Here, a 131072 x 65536 image (64 GB) is transformed using tile sizes up to 1024 x 1024. It paints a very different picture, as this image does not fit in RAM. With each page cache miss on a small tile, a 4 KB page is loaded from the cache file by the OS virtual memory mechanism. Due to the small tile size, this incoming page is likely to include many row-neighboring tiles, but no column-neighboring tiles. There is thus no locality of reference during the column-wise transform, and performance suffers relative to row-wise. This is VRAM behavior, not CPU cache behavior, so every miss hurts badly.
A 32 x 32 tile is 8 KB in size and is the smallest tile size larger than one page of VRAM. This represents a breaking point where the paging mechanism ceases to work against column-wise access. The performance of the row-wise and column-wise transforms immediately achieve parity. As tile sizes grow, job sizes increase and CPU caches suffer, as above.
So the answer is 5. When the image fits in RAM, a 32 x 32 tile gives parity in the performance of the row-wise and column-wise transforms, and thus level performance for most thread counts. When the image does not fit in RAM, a 32 x 32 tile gives optimal cache coherence. Smaller tiles kill performance for low thread counts or large images, while larger tiles incur large resident sets, tax the CPU cache hierarchy, and give no benefit.
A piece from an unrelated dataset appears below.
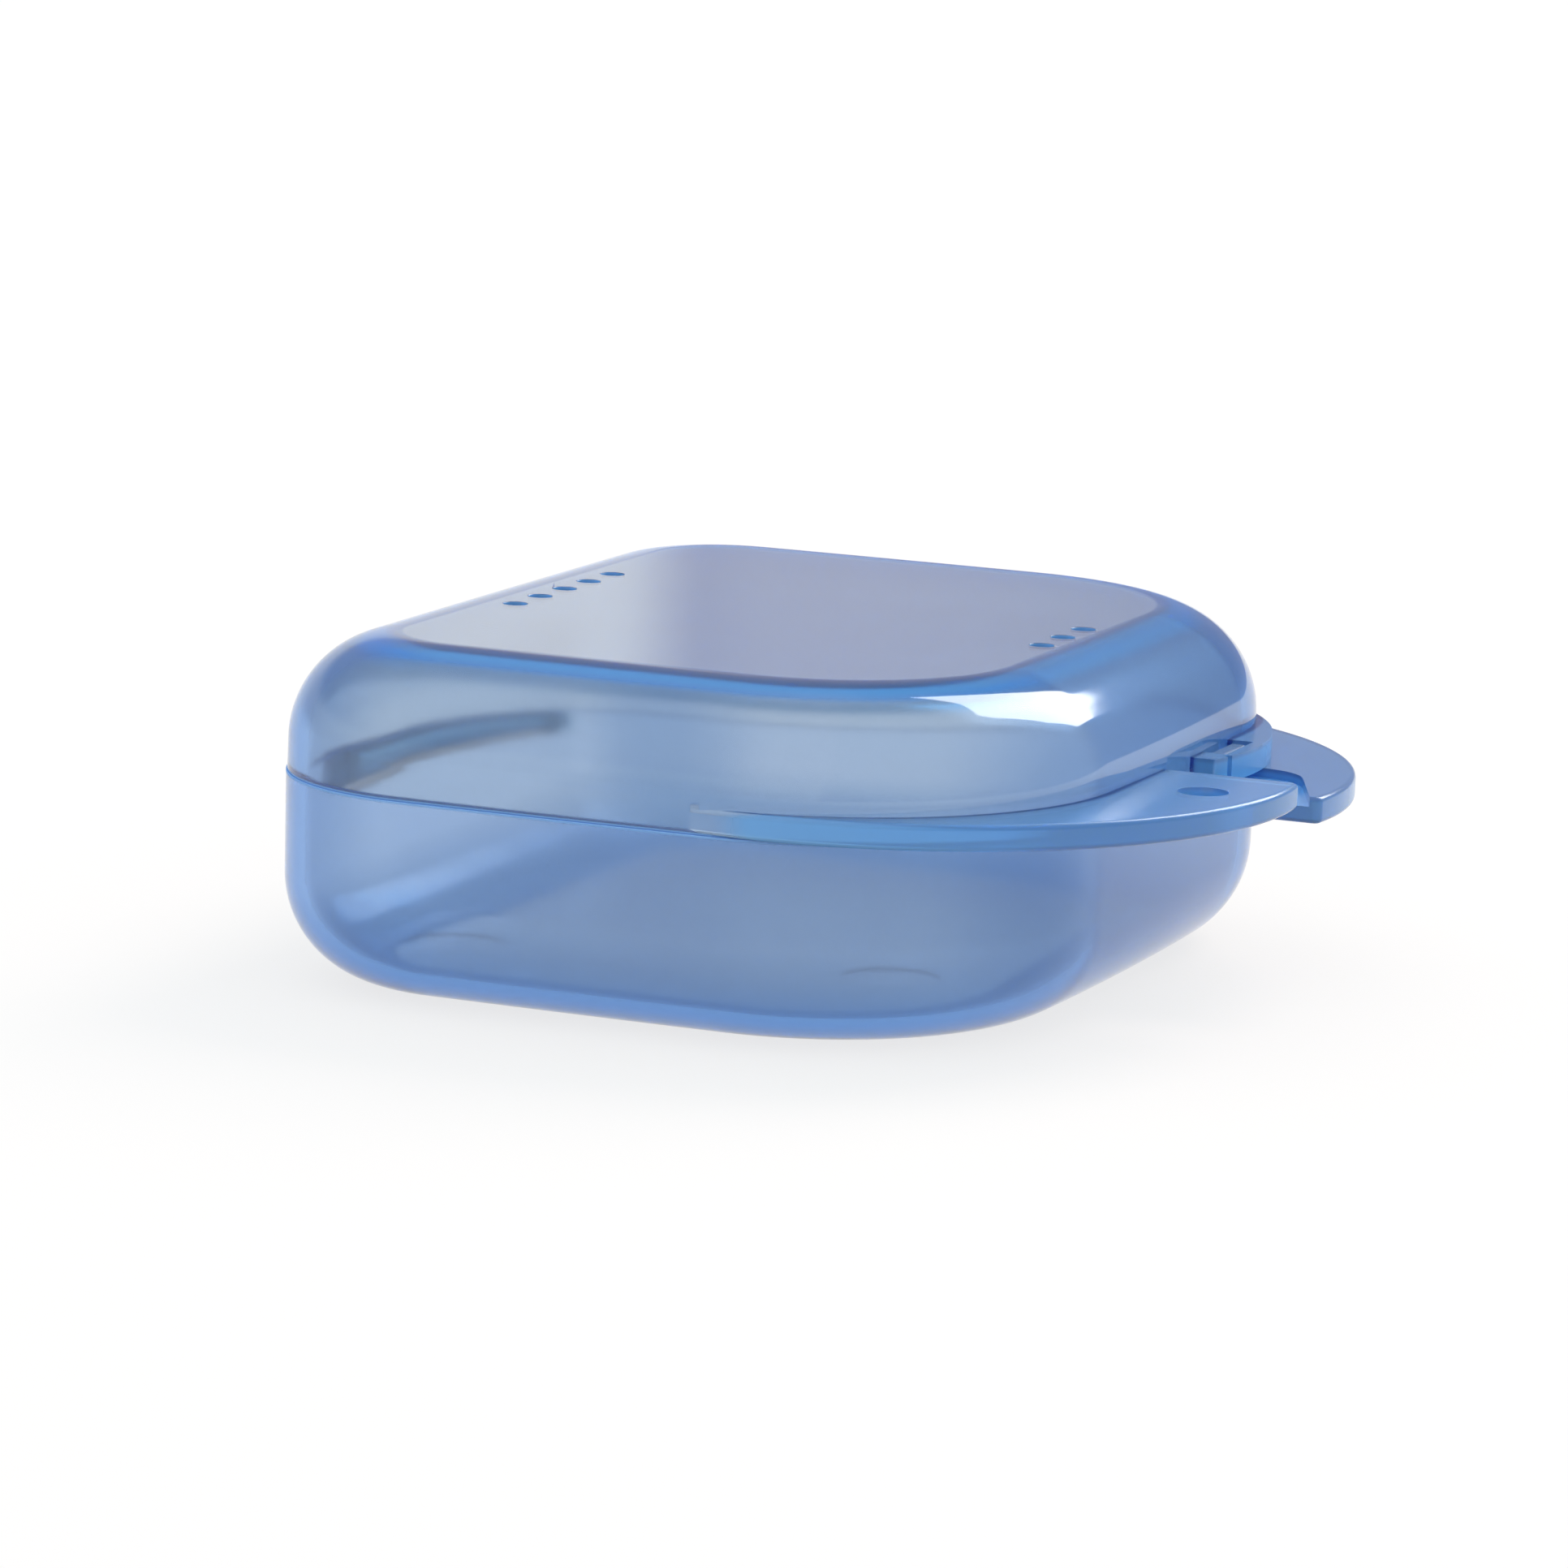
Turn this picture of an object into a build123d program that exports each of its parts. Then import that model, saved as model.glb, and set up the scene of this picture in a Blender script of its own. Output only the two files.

It is worth noting that a tile size of 1 x 1, the flat raster case, is never an optimal choice. While transforms of in-memory images benefit slightly from the elimination of inner loops that a unit tile would allow, the loss of column-wise locality of reference undoes the advantage. 1 x 1 tiles may enhance cross-pollination in large thread sets but cause a single thread to thrash. Most significantly, when the image cache exceeds the available RAM, an optimally-tiled layout can give double the performance of a flat raster.